# Request:
Give back the entire listing verbatim.

# Material provided:
== == ==
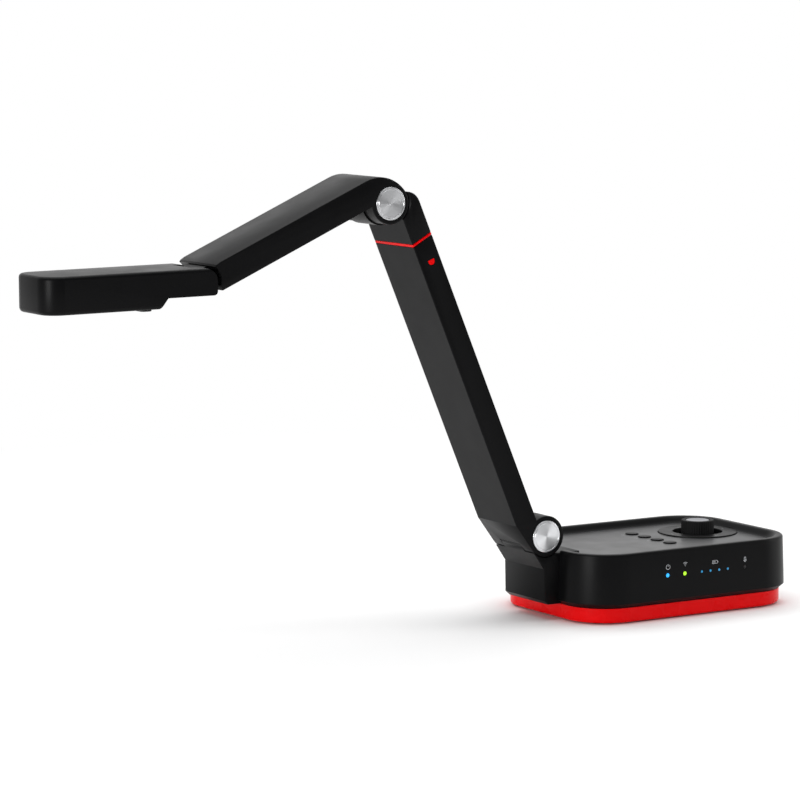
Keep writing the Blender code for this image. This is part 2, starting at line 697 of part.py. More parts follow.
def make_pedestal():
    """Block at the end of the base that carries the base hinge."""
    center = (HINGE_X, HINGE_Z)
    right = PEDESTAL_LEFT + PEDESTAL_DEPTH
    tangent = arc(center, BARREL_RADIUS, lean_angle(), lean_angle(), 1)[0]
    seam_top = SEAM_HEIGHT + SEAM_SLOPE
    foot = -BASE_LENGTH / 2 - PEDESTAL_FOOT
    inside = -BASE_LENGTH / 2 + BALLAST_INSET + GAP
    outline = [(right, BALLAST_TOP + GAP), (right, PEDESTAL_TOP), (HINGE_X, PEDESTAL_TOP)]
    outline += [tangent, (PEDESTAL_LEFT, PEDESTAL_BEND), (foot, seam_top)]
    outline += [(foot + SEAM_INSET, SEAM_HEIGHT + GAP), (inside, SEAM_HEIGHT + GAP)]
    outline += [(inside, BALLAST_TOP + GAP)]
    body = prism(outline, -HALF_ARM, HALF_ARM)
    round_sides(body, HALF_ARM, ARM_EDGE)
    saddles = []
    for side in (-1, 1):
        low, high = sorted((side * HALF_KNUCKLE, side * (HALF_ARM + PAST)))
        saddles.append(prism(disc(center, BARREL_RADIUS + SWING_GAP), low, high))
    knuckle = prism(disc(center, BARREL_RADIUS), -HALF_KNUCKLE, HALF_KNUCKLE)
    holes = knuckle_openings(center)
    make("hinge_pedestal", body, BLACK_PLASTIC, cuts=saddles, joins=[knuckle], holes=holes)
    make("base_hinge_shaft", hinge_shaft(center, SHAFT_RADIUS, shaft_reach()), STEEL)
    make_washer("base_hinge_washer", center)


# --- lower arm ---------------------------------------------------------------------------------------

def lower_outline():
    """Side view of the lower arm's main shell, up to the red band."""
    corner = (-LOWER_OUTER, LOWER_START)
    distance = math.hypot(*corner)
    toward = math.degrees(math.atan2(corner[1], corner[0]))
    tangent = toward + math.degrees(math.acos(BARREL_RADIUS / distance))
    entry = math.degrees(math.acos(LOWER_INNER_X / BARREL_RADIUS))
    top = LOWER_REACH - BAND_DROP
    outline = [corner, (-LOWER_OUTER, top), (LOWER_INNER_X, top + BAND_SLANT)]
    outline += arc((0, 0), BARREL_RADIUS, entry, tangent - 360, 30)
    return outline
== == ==
# Full answer:
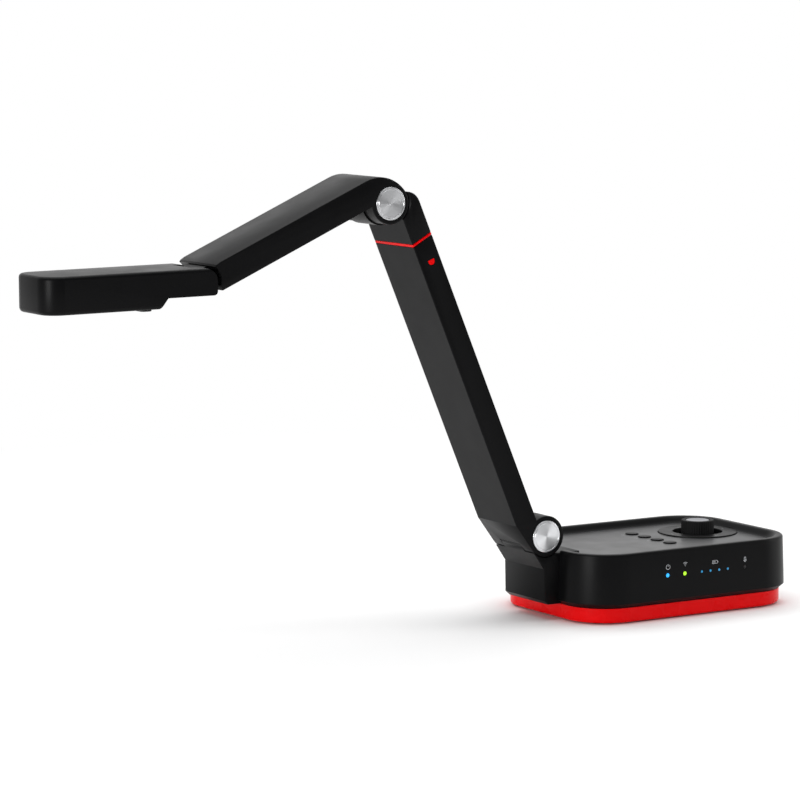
Keep writing the Blender code for this image. This is part 2, starting at line 697 of part.py. More parts follow.
def make_pedestal():
    """Block at the end of the base that carries the base hinge."""
    center = (HINGE_X, HINGE_Z)
    right = PEDESTAL_LEFT + PEDESTAL_DEPTH
    tangent = arc(center, BARREL_RADIUS, lean_angle(), lean_angle(), 1)[0]
    seam_top = SEAM_HEIGHT + SEAM_SLOPE
    foot = -BASE_LENGTH / 2 - PEDESTAL_FOOT
    inside = -BASE_LENGTH / 2 + BALLAST_INSET + GAP
    outline = [(right, BALLAST_TOP + GAP), (right, PEDESTAL_TOP), (HINGE_X, PEDESTAL_TOP)]
    outline += [tangent, (PEDESTAL_LEFT, PEDESTAL_BEND), (foot, seam_top)]
    outline += [(foot + SEAM_INSET, SEAM_HEIGHT + GAP), (inside, SEAM_HEIGHT + GAP)]
    outline += [(inside, BALLAST_TOP + GAP)]
    body = prism(outline, -HALF_ARM, HALF_ARM)
    round_sides(body, HALF_ARM, ARM_EDGE)
    saddles = []
    for side in (-1, 1):
        low, high = sorted((side * HALF_KNUCKLE, side * (HALF_ARM + PAST)))
        saddles.append(prism(disc(center, BARREL_RADIUS + SWING_GAP), low, high))
    knuckle = prism(disc(center, BARREL_RADIUS), -HALF_KNUCKLE, HALF_KNUCKLE)
    holes = knuckle_openings(center)
    make("hinge_pedestal", body, BLACK_PLASTIC, cuts=saddles, joins=[knuckle], holes=holes)
    make("base_hinge_shaft", hinge_shaft(center, SHAFT_RADIUS, shaft_reach()), STEEL)
    make_washer("base_hinge_washer", center)


# --- lower arm ---------------------------------------------------------------------------------------

def lower_outline():
    """Side view of the lower arm's main shell, up to the red band."""
    corner = (-LOWER_OUTER, LOWER_START)
    distance = math.hypot(*corner)
    toward = math.degrees(math.atan2(corner[1], corner[0]))
    tangent = toward + math.degrees(math.acos(BARREL_RADIUS / distance))
    entry = math.degrees(math.acos(LOWER_INNER_X / BARREL_RADIUS))
    top = LOWER_REACH - BAND_DROP
    outline = [corner, (-LOWER_OUTER, top), (LOWER_INNER_X, top + BAND_SLANT)]
    outline += arc((0, 0), BARREL_RADIUS, entry, tangent - 360, 30)
    return outline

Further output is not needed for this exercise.